Jordan Borroughs, the man in the arena

He was a favorite to win his 2nd gold in freestyle wrestling in Rio.

Today, I woke up to messages from my coach about Jordan Borroughs.

Jordan saying, “Something good will come out of this.” Lauren, his wife, “I may not ‘see gold’ around his neck this morning, but I see it everywhere else on him. I married a true champion.”

I can’t pretend to know how it must feel like to have a 129–2 record and then, in a day, lose two of the most important games of your life to date.

It sucks. I wish he didn’t have to go through that. I don’t want to ever have to go through that.

But by losing, Jordan lived an important lesson for us. In every match, somebody has to win and somebody has to lose. But no person is, by definition, a ~winner~ or a ~loser~.

Winning is something we all have to work at everyday. The score is not within our control. All we can do is attempt big things, train hard, and, most importantly, show up.

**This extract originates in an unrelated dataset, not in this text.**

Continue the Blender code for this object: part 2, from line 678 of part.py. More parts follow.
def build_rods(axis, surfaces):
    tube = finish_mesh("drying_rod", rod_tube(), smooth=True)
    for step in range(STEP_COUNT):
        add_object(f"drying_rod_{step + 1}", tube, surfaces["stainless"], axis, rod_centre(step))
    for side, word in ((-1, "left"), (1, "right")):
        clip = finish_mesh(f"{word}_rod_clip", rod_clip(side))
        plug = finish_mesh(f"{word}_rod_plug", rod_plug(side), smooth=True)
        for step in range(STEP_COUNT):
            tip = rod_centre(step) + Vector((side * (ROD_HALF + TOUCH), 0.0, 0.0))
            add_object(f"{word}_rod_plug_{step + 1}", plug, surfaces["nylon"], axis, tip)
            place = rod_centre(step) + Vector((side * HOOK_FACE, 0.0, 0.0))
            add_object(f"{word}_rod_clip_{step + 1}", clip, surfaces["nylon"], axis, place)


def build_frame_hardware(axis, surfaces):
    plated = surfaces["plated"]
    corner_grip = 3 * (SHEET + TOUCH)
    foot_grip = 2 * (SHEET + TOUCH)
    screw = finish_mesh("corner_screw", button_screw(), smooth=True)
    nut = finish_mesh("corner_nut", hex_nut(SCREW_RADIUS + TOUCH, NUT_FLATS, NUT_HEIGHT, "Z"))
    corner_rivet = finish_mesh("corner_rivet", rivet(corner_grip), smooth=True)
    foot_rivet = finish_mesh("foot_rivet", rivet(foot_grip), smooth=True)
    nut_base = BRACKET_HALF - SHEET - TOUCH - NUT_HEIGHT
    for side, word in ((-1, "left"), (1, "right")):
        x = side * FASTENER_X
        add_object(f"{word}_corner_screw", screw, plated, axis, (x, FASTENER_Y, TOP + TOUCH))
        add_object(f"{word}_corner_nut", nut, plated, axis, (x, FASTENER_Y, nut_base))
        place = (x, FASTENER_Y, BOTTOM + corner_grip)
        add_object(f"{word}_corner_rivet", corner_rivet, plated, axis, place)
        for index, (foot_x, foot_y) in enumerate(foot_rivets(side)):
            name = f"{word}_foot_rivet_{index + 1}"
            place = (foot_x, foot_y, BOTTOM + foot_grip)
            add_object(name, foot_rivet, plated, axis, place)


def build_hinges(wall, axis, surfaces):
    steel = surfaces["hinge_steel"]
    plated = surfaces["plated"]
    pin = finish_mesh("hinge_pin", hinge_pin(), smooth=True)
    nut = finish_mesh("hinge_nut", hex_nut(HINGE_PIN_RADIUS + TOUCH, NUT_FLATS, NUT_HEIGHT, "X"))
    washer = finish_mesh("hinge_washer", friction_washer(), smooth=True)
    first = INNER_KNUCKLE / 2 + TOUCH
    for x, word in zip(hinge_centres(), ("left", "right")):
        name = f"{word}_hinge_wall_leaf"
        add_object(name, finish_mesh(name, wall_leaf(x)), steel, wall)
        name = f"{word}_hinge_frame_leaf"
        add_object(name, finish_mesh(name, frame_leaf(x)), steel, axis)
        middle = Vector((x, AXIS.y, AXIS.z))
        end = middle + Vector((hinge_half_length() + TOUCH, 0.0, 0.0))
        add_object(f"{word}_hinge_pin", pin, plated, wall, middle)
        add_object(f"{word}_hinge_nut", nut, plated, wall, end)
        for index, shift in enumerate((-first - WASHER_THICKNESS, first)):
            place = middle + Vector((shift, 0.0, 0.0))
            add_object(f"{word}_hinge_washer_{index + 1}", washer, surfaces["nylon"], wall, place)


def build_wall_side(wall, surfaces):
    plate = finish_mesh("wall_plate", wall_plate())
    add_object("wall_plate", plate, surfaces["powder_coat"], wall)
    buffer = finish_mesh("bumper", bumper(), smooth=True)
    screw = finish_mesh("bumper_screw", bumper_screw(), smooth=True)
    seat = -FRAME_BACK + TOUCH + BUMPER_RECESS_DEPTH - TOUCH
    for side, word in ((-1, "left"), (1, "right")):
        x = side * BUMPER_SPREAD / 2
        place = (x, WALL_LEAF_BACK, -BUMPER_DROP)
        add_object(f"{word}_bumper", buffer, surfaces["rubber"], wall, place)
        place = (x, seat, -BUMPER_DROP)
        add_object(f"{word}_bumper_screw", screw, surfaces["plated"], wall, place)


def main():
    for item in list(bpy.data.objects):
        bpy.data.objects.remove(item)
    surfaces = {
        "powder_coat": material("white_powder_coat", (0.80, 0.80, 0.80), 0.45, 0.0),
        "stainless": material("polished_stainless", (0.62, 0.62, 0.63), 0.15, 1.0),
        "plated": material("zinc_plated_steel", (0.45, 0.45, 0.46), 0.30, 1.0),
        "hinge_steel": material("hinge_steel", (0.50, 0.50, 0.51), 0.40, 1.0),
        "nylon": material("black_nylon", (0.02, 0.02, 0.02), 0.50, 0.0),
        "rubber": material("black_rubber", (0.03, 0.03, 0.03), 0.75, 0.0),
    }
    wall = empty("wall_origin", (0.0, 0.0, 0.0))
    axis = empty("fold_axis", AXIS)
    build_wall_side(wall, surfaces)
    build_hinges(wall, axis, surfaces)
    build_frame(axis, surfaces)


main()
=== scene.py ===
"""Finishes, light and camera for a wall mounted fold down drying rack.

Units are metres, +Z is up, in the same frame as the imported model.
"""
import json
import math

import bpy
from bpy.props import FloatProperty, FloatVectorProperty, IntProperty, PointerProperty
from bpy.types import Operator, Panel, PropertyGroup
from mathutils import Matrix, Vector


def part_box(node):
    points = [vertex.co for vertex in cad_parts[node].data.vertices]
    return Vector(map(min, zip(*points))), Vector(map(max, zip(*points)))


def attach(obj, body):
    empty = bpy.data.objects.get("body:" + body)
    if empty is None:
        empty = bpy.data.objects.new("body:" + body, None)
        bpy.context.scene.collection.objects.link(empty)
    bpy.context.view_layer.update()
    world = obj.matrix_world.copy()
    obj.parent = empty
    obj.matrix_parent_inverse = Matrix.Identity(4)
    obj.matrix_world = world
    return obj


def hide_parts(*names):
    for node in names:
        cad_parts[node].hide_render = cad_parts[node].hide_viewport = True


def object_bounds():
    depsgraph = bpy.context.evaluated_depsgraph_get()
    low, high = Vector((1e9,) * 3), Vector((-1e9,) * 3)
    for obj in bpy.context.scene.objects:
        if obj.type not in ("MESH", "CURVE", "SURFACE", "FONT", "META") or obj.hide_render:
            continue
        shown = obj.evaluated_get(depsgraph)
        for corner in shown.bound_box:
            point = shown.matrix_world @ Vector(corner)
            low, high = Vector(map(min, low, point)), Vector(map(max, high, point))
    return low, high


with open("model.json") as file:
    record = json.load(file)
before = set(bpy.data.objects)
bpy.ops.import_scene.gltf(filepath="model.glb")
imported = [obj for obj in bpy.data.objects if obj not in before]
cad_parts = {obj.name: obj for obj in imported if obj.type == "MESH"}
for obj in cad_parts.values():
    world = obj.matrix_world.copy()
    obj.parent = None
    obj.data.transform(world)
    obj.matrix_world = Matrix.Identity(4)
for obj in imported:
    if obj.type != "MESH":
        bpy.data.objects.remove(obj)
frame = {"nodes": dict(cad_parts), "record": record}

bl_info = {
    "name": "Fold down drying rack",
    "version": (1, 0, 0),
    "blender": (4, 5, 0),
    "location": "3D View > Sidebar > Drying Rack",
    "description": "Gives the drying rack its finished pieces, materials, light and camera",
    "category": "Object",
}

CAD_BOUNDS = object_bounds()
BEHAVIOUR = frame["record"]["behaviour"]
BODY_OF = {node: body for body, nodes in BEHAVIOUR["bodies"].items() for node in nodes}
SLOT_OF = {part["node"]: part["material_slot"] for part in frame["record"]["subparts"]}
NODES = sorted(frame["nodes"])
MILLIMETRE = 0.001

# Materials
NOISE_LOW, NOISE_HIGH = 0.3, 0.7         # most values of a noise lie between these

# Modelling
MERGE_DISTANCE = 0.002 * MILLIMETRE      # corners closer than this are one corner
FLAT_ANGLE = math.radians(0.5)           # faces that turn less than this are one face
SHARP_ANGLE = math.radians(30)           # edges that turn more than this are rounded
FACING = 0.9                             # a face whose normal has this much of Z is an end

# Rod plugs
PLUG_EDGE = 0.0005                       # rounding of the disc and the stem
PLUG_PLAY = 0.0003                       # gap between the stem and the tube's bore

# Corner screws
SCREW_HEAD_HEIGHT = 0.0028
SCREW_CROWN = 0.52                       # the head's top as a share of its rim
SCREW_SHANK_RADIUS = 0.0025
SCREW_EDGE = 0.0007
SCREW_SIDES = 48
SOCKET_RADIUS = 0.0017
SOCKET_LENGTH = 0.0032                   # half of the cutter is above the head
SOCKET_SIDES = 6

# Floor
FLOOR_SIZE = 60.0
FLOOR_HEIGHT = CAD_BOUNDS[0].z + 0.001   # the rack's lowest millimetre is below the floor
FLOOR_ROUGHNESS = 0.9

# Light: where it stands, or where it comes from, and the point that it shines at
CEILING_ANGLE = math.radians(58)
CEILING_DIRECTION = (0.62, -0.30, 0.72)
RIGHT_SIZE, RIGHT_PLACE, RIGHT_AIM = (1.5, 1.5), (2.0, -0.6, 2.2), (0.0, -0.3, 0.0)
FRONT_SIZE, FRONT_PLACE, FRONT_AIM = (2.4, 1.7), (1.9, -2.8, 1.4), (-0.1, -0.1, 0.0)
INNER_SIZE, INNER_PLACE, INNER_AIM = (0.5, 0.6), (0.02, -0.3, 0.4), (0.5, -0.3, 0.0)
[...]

One of the most striking things about Jordan is his Twitter handle is @alliseeisgold.

While normal people would see such audaciousness as shamelessness or “kapal ng mukha,” and I used to be one of those people… Jason Ferruggia said something I will never forget:

The decision to try big things, put yourself out there, and self promote is one made by a total lack of ego.
Deciding to stay in your comfort zone, never attempt anything big and never put yourself out there were you’ll be subject to ridicule and criticism is an ego based decision because you’re living in fear.

It’s so easy to sit in front of our computers and post status messages on Facebook about how that guy is stupid. Or this girl is so shameless to even think she has a shot. Or how politicians, athletes, and the rest of the world is going about this or that the wrong way.

Not so easy to actually show up and say, “This might not work, but I care enough to try.”

To quote my favorite president,

“It is not the critic who counts; not the man who points out how the strong man stumbles, or where the doer of deeds could have done them better.
“The credit belongs to the man who is actually in the arena, whose face is marred by dust and sweat and blood; who strives valiantly; who errs, who comes short again and again,
“because there is no effort without error and shortcoming; but who does actually strive to do the deeds; who knows great enthusiasms, the great devotions; who spends himself in a worthy cause;
“who at the best knows in the end the triumph of high achievement, and who at the worst, if he fails, at least fails while daring greatly, so that his place shall never be with those cold and timid souls who neither know victory nor defeat.”

I like winning. I’ve always played to win. The other day, Jordan Borroughs lost, and I admire him all the more for it.